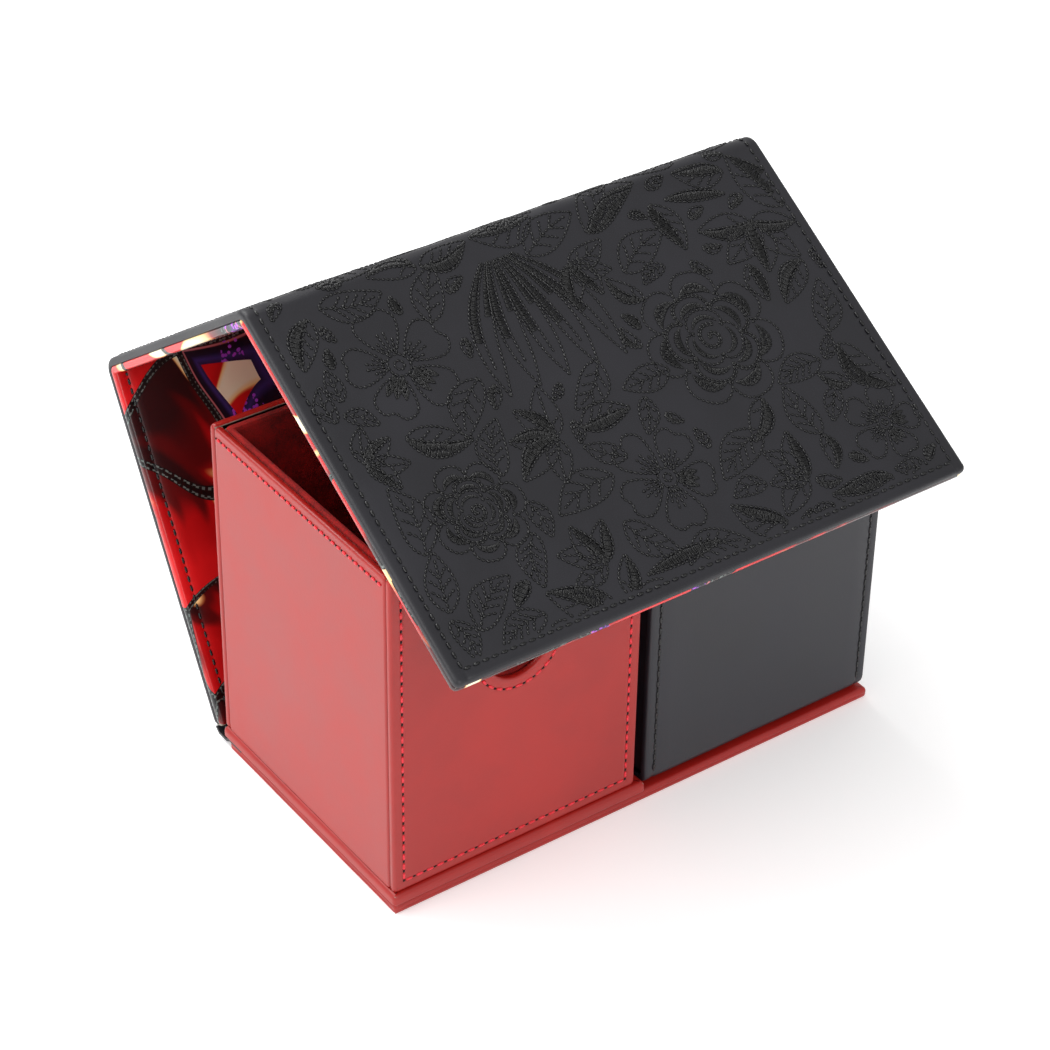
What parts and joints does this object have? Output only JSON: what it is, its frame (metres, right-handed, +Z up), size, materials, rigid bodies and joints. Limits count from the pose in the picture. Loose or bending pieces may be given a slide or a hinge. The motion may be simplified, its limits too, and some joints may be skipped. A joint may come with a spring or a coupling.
{
  "type": "card deck box",
  "caption": "Free-standing storage box for sleeved cards, with a red compartment, a loose black compartment and a folding cover of stiff panels.",
  "frame": {"origin": "centre of the base's underside, on the table", "axes": "+X from the red compartment to the black one, +Y from the front to the back, +Z up"},
  "size_m": [0.1611, 0.1674, 0.1499],
  "materials": {
    "red_leatherette": "satin",
    "black_leatherette": "satin",
    "printed_lining": "satin",
    "red_microfibre": "matte",
    "black_microfibre": "matte",
    "greyboard": "matte",
    "magnet": "satin",
    "red_thread": "matte",
    "black_thread": "matte"
  },
  "bodies": {
    "case": {"base_board": "greyboard", "base_underside_sheet": "red_leatherette", "base_wrap": "red_leatherette", "foot_board": "greyboard", "foot_wrap": "red_leatherette", "cover_hinge_strip": "black_leatherette", "red_front_board": "greyboard", "red_front_wrap": "red_leatherette", "red_left_board": "greyboard", "red_left_wrap": "red_leatherette", "red_right_board": "greyboard", "red_right_wrap": "red_leatherette", "red_back_board": "greyboard", "red_back_wrap": "red_leatherette", "red_front_magnets": "magnet", "red_tray_floor": "greyboard", "red_tray_front_wall": "greyboard", "red_tray_back_wall": "greyboard", "red_tray_side_walls": "greyboard", "red_tray_lining": "red_microfibre"},
    "black_compartment": {"black_front_board": "greyboard", "black_bottom_board": "greyboard", "black_back_board": "greyboard", "black_wrap": "black_leatherette", "black_left_board": "greyboard", "black_left_wrap": "black_leatherette", "black_right_board": "greyboard", "black_right_wrap": "black_leatherette", "black_front_magnets": "magnet", "black_tray_floor": "greyboard", "black_tray_front_wall": "greyboard", "black_tray_back_wall": "greyboard", "black_tray_side_walls": "greyboard", "black_tray_lining": "black_microfibre"},
    "cover_back": {"cover_back_wrap": "black_leatherette", "cover_back_outer_board": "greyboard", "cover_back_inner_board": "greyboard", "cover_back_lining": "printed_lining", "eave_fold": "black_leatherette"},
    "cover_top": {"cover_top_wrap": "black_leatherette", "cover_top_outer_board": "greyboard", "cover_top_inner_board": "greyboard", "cover_top_lining": "printed_lining", "ridge_fold": "black_leatherette"},
    "cover_flap": {"cover_flap_magnets": "magnet", "cover_flap_wrap": "black_leatherette", "cover_flap_outer_board": "greyboard", "cover_flap_inner_board": "greyboard", "cover_flap_lining": "printed_lining"}
  },
  "joints": [
    {"name": "cover_back_fold", "type": "hinge", "parent": "case", "child": "cover_back", "pos_m": [0, 0.0446, 0.0049], "axis": [-1, 0, 0], "range_deg": [0, 61.5], "deforming": ["cover_hinge_strip"]},
    {"name": "cover_eave_fold", "type": "hinge", "parent": "cover_back", "child": "cover_top", "pos_m": [0, 0.09308, 0.09532], "axis": [-1, 0, 0], "range_deg": [0, 82.5], "deforming": ["eave_fold"]},
    {"name": "cover_ridge_fold", "type": "hinge", "parent": "cover_top", "child": "cover_flap", "pos_m": [0, 0.02349, 0.14533], "axis": [-1, 0, 0], "range_deg": [0, 66.7], "deforming": ["ridge_fold"]},
    {"name": "black_compartment_slide", "type": "slide", "parent": "case", "child": "black_compartment", "axis": [1, 0, 0], "range_m": [0, 0.085]}
  ]
}
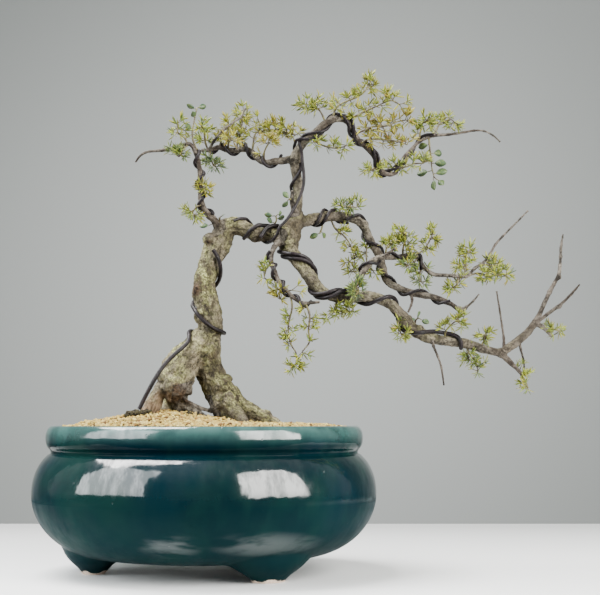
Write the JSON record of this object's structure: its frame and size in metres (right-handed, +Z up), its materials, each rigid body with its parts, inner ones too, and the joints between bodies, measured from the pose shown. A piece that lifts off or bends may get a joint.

+--

Task to complete: Extract all the material, leaving every line as it is.

Result of the exercise:
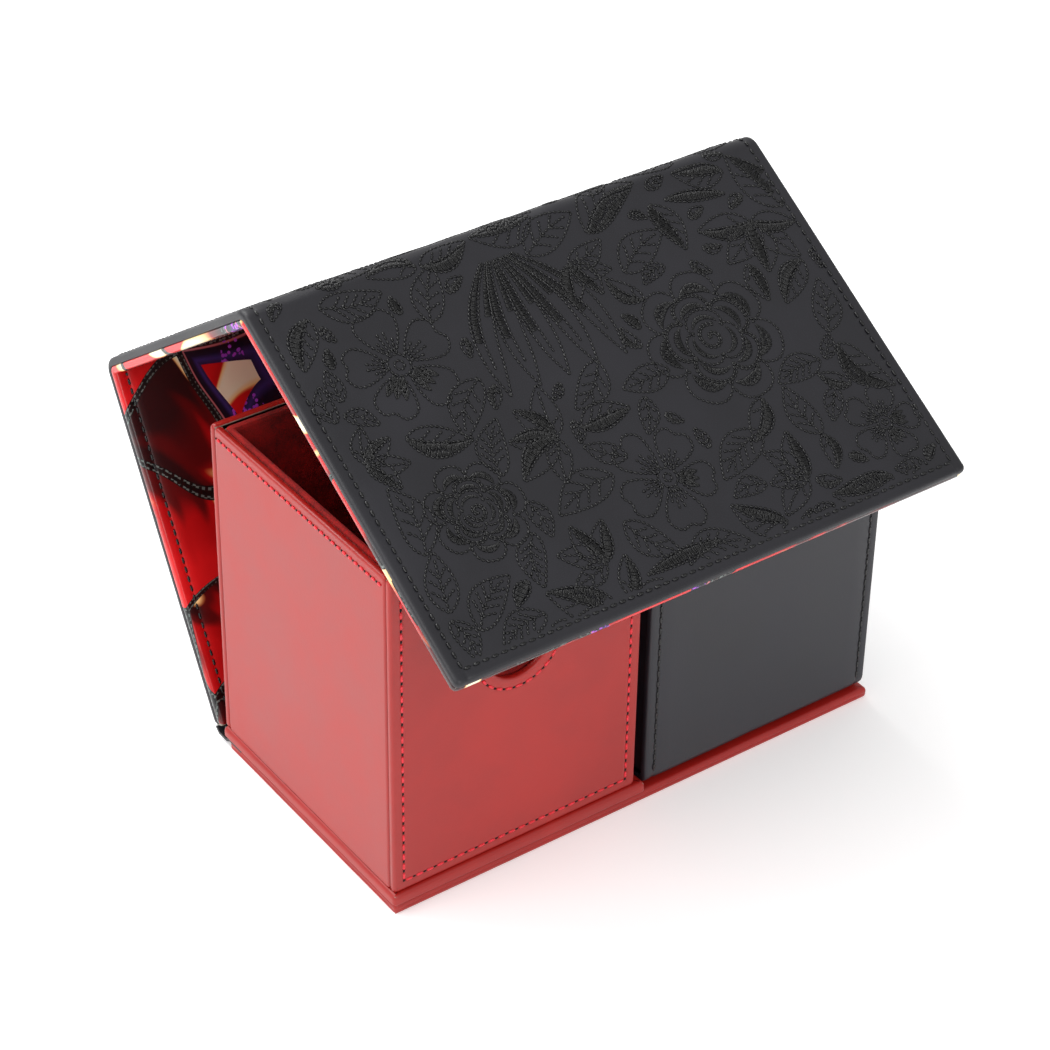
What parts and joints does this object have? Output only JSON: what it is, its frame (metres, right-handed, +Z up), size, materials, rigid bodies and joints. Limits count from the pose in the picture. Loose or bending pieces may be given a slide or a hinge. The motion may be simplified, its limits too, and some joints may be skipped. A joint may come with a spring or a coupling.
{
  "type": "card deck box",
  "caption": "Free-standing storage box for sleeved cards, with a red compartment, a loose black compartment and a folding cover of stiff panels.",
  "frame": {"origin": "centre of the base's underside, on the table", "axes": "+X from the red compartment to the black one, +Y from the front to the back, +Z up"},
  "size_m": [0.1611, 0.1674, 0.1499],
  "materials": {
    "red_leatherette": "satin",
    "black_leatherette": "satin",
    "printed_lining": "satin",
    "red_microfibre": "matte",
    "black_microfibre": "matte",
    "greyboard": "matte",
    "magnet": "satin",
    "red_thread": "matte",
    "black_thread": "matte"
  },
  "bodies": {
    "case": {"base_board": "greyboard", "base_underside_sheet": "red_leatherette", "base_wrap": "red_leatherette", "foot_board": "greyboard", "foot_wrap": "red_leatherette", "cover_hinge_strip": "black_leatherette", "red_front_board": "greyboard", "red_front_wrap": "red_leatherette", "red_left_board": "greyboard", "red_left_wrap": "red_leatherette", "red_right_board": "greyboard", "red_right_wrap": "red_leatherette", "red_back_board": "greyboard", "red_back_wrap": "red_leatherette", "red_front_magnets": "magnet", "red_tray_floor": "greyboard", "red_tray_front_wall": "greyboard", "red_tray_back_wall": "greyboard", "red_tray_side_walls": "greyboard", "red_tray_lining": "red_microfibre"},
    "black_compartment": {"black_front_board": "greyboard", "black_bottom_board": "greyboard", "black_back_board": "greyboard", "black_wrap": "black_leatherette", "black_left_board": "greyboard", "black_left_wrap": "black_leatherette", "black_right_board": "greyboard", "black_right_wrap": "black_leatherette", "black_front_magnets": "magnet", "black_tray_floor": "greyboard", "black_tray_front_wall": "greyboard", "black_tray_back_wall": "greyboard", "black_tray_side_walls": "greyboard", "black_tray_lining": "black_microfibre"},
    "cover_back": {"cover_back_wrap": "black_leatherette", "cover_back_outer_board": "greyboard", "cover_back_inner_board": "greyboard", "cover_back_lining": "printed_lining", "eave_fold": "black_leatherette"},
    "cover_top": {"cover_top_wrap": "black_leatherette", "cover_top_outer_board": "greyboard", "cover_top_inner_board": "greyboard", "cover_top_lining": "printed_lining", "ridge_fold": "black_leatherette"},
    "cover_flap": {"cover_flap_magnets": "magnet", "cover_flap_wrap": "black_leatherette", "cover_flap_outer_board": "greyboard", "cover_flap_inner_board": "greyboard", "cover_flap_lining": "printed_lining"}
  },
  "joints": [
    {"name": "cover_back_fold", "type": "hinge", "parent": "case", "child": "cover_back", "pos_m": [0, 0.0446, 0.0049], "axis": [-1, 0, 0], "range_deg": [0, 61.5], "deforming": ["cover_hinge_strip"]},
    {"name": "cover_eave_fold", "type": "hinge", "parent": "cover_back", "child": "cover_top", "pos_m": [0, 0.09308, 0.09532], "axis": [-1, 0, 0], "range_deg": [0, 82.5], "deforming": ["eave_fold"]},
    {"name": "cover_ridge_fold", "type": "hinge", "parent": "cover_top", "child": "cover_flap", "pos_m": [0, 0.02349, 0.14533], "axis": [-1, 0, 0], "range_deg": [0, 66.7], "deforming": ["ridge_fold"]},
    {"name": "black_compartment_slide", "type": "slide", "parent": "case", "child": "black_compartment", "axis": [1, 0, 0], "range_m": [0, 0.085]}
  ]
}
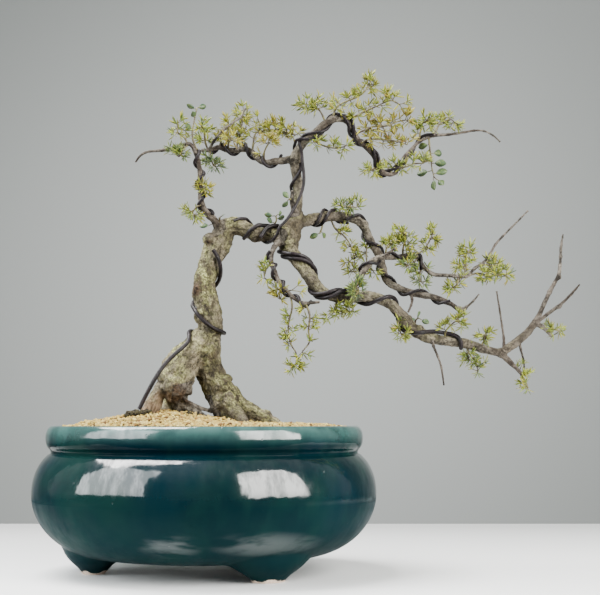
Write the JSON record of this object's structure: its frame and size in metres (right-handed, +Z up), its materials, each rigid body with its parts, inner ones too, and the joints between bodies, measured from the pose shown. A piece that lifts off or bends may get a joint.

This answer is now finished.